## Goal
Copy the full set of lines exactly as given.
::::
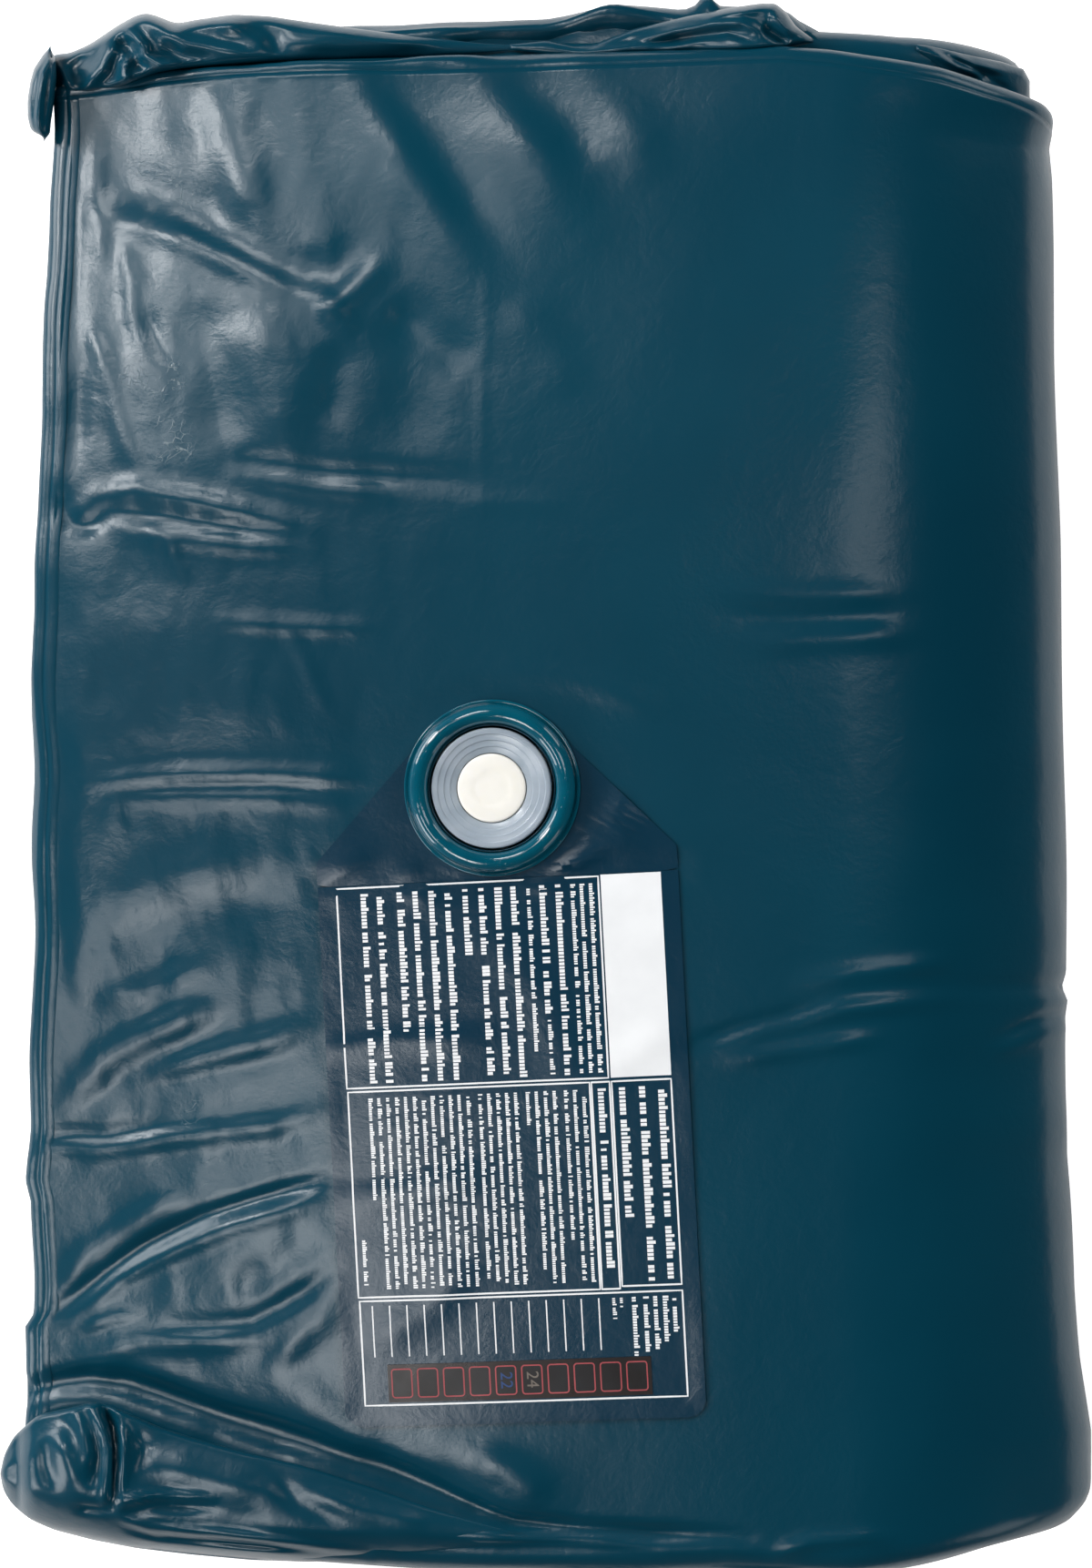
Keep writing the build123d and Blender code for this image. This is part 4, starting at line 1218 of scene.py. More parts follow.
def evened(values):
    """Values along a line with their corners eased; the ends stay."""
    for _ in range(3):
        values[1:-1] = 0.25 * values[:-2] + 0.5 * values[1:-1] + 0.25 * values[2:]
    return values


def resampled(line, count):
    """Points along a line of photo pixels, eased between its corners."""
    line = np.array(line, float)
    steps = np.concatenate(((0,), np.cumsum(np.hypot(*np.diff(line, axis=0).T))))
    at = steps[-1] * np.linspace(0, 1, count)
    return evened(np.stack((np.interp(at, steps, line[:, 0]), np.interp(at, steps, line[:, 1])), -1))


def foot_drop(px, py):
    """How far the deck has turned down near its foot and its left edge, in mm."""
    from_foot = FOOT_ROW + curve_of(FOOT_SHIFT, px) / PIXEL - py
    from_left = px - LEFT_COLUMN - curve_of(LEFT_SHIFT, py) / PIXEL
    drop = 0
    for inside, radius in ((from_foot, 2 * NOSE + 0.45), (from_left, NOSE)):
        into = np.clip(radius - inside * PIXEL, 0, radius)
        drop = drop - (radius - np.sqrt(radius ** 2 - into ** 2))
    return drop


def rounded_off(from_start, from_end):
    """0 at both ends of a stretch, rising to 1 along a quarter circle; both are shares of its length."""
    total = 1
    for near in (from_start, from_end):
        total = total * np.sqrt(np.maximum(1 - (1 - np.minimum(near, 1)) ** 2, 0))
    return total


def at_height_over_deck(px, py, height):
    """Points that the camera sees at photo pixels, at a height over the deck."""
    z = np.full(px.shape, 100.0)
    for _ in range(4):
        place = from_photo(px, py, z)
        z = deck_height(place[..., 0]) + height + sunk(px, py)
    return from_photo(px, py, z)


def turned_over(name, upper, lower, rise, floor, folds, material, edge, hang=0.32, under=None):
    """A corner of the bag turned over: a closed soft shape between two lines of photo pixels.

    Its edges are rounded over edge mm on top and under mm below, and hang at a share of its height."""
    rows, columns = 150, 46
    start, end = resampled(upper, rows), resampled(lower, rows)
    share = 0.5 - 0.5 * np.cos(math.pi * np.linspace(0, 1, columns))[None, :]
    px, py = (start[:, i:i + 1] * (1 - share) + end[:, i:i + 1] * share for i in (0, 1))
    along = np.linspace(0, 1, rows)[:, None]
    width = np.hypot(*(end - start).T)[:, None] * PIXEL
    ends = rounded_off(np.minimum(along, 1 - along) * rows / 7, 1)
    above, beneath = (
        rounded_off(share * width / reach[0], (1 - share) * width / reach[1]) * ends
        for reach in (edge, under or edge)
    )
    low = floor(px, py)
    height = rise(along, share)
    middle = low + hang * height
    top = middle + above * (height * (1 - hang) + line_heights(px, py, folds))
    rings = [at_height_over_deck(px, py, level) for level in (top, middle - beneath * (middle - low))]
    return loop_piece(name, np.concatenate((rings[0], rings[1][:, -2:0:-1]), axis=1), material)


def swell(along, base, *crests):
    """A height along a fold: its base, and crests of (height, place, width)."""
    return base + sum(height * np.exp(-((along - place) / width) ** 2) for height, place, width in crests)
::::
## Solution
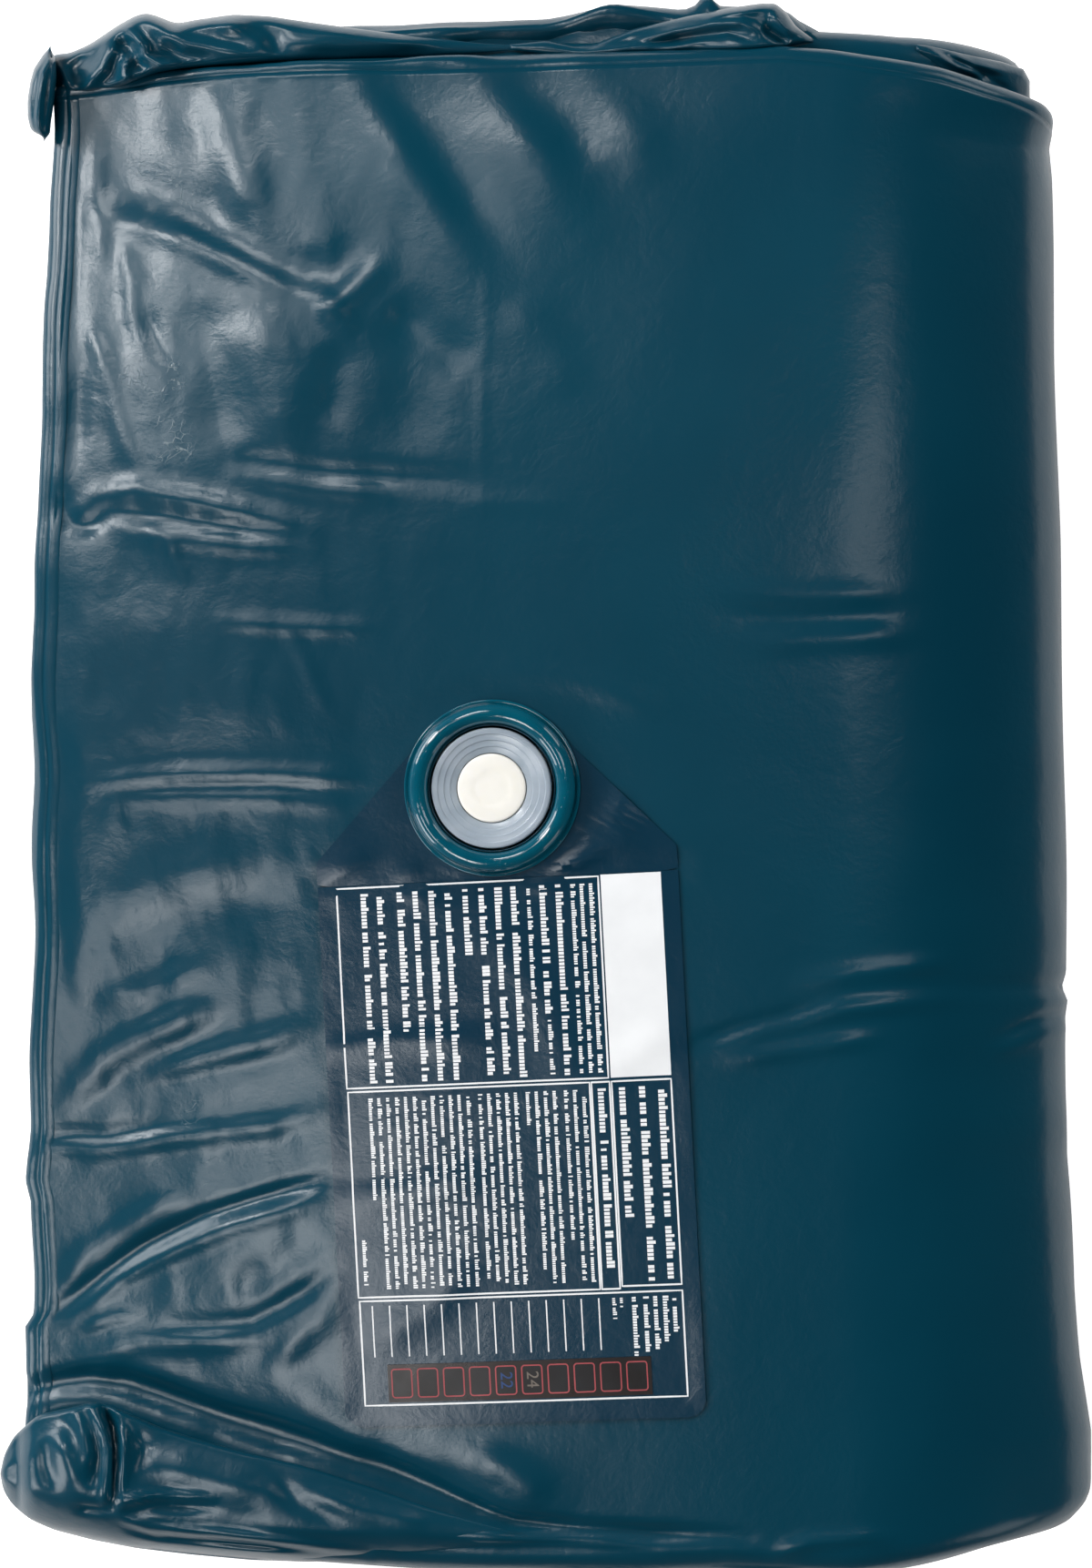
Keep writing the build123d and Blender code for this image. This is part 4, starting at line 1218 of scene.py. More parts follow.
def evened(values):
    """Values along a line with their corners eased; the ends stay."""
    for _ in range(3):
        values[1:-1] = 0.25 * values[:-2] + 0.5 * values[1:-1] + 0.25 * values[2:]
    return values


def resampled(line, count):
    """Points along a line of photo pixels, eased between its corners."""
    line = np.array(line, float)
    steps = np.concatenate(((0,), np.cumsum(np.hypot(*np.diff(line, axis=0).T))))
    at = steps[-1] * np.linspace(0, 1, count)
    return evened(np.stack((np.interp(at, steps, line[:, 0]), np.interp(at, steps, line[:, 1])), -1))


def foot_drop(px, py):
    """How far the deck has turned down near its foot and its left edge, in mm."""
    from_foot = FOOT_ROW + curve_of(FOOT_SHIFT, px) / PIXEL - py
    from_left = px - LEFT_COLUMN - curve_of(LEFT_SHIFT, py) / PIXEL
    drop = 0
    for inside, radius in ((from_foot, 2 * NOSE + 0.45), (from_left, NOSE)):
        into = np.clip(radius - inside * PIXEL, 0, radius)
        drop = drop - (radius - np.sqrt(radius ** 2 - into ** 2))
    return drop


def rounded_off(from_start, from_end):
    """0 at both ends of a stretch, rising to 1 along a quarter circle; both are shares of its length."""
    total = 1
    for near in (from_start, from_end):
        total = total * np.sqrt(np.maximum(1 - (1 - np.minimum(near, 1)) ** 2, 0))
    return total


def at_height_over_deck(px, py, height):
    """Points that the camera sees at photo pixels, at a height over the deck."""
    z = np.full(px.shape, 100.0)
    for _ in range(4):
        place = from_photo(px, py, z)
        z = deck_height(place[..., 0]) + height + sunk(px, py)
    return from_photo(px, py, z)


def turned_over(name, upper, lower, rise, floor, folds, material, edge, hang=0.32, under=None):
    """A corner of the bag turned over: a closed soft shape between two lines of photo pixels.

    Its edges are rounded over edge mm on top and under mm below, and hang at a share of its height."""
    rows, columns = 150, 46
    start, end = resampled(upper, rows), resampled(lower, rows)
    share = 0.5 - 0.5 * np.cos(math.pi * np.linspace(0, 1, columns))[None, :]
    px, py = (start[:, i:i + 1] * (1 - share) + end[:, i:i + 1] * share for i in (0, 1))
    along = np.linspace(0, 1, rows)[:, None]
    width = np.hypot(*(end - start).T)[:, None] * PIXEL
    ends = rounded_off(np.minimum(along, 1 - along) * rows / 7, 1)
    above, beneath = (
        rounded_off(share * width / reach[0], (1 - share) * width / reach[1]) * ends
        for reach in (edge, under or edge)
    )
    low = floor(px, py)
    height = rise(along, share)
    middle = low + hang * height
    top = middle + above * (height * (1 - hang) + line_heights(px, py, folds))
    rings = [at_height_over_deck(px, py, level) for level in (top, middle - beneath * (middle - low))]
    return loop_piece(name, np.concatenate((rings[0], rings[1][:, -2:0:-1]), axis=1), material)


def swell(along, base, *crests):
    """A height along a fold: its base, and crests of (height, place, width)."""
    return base + sum(height * np.exp(-((along - place) / width) ** 2) for height, place, width in crests)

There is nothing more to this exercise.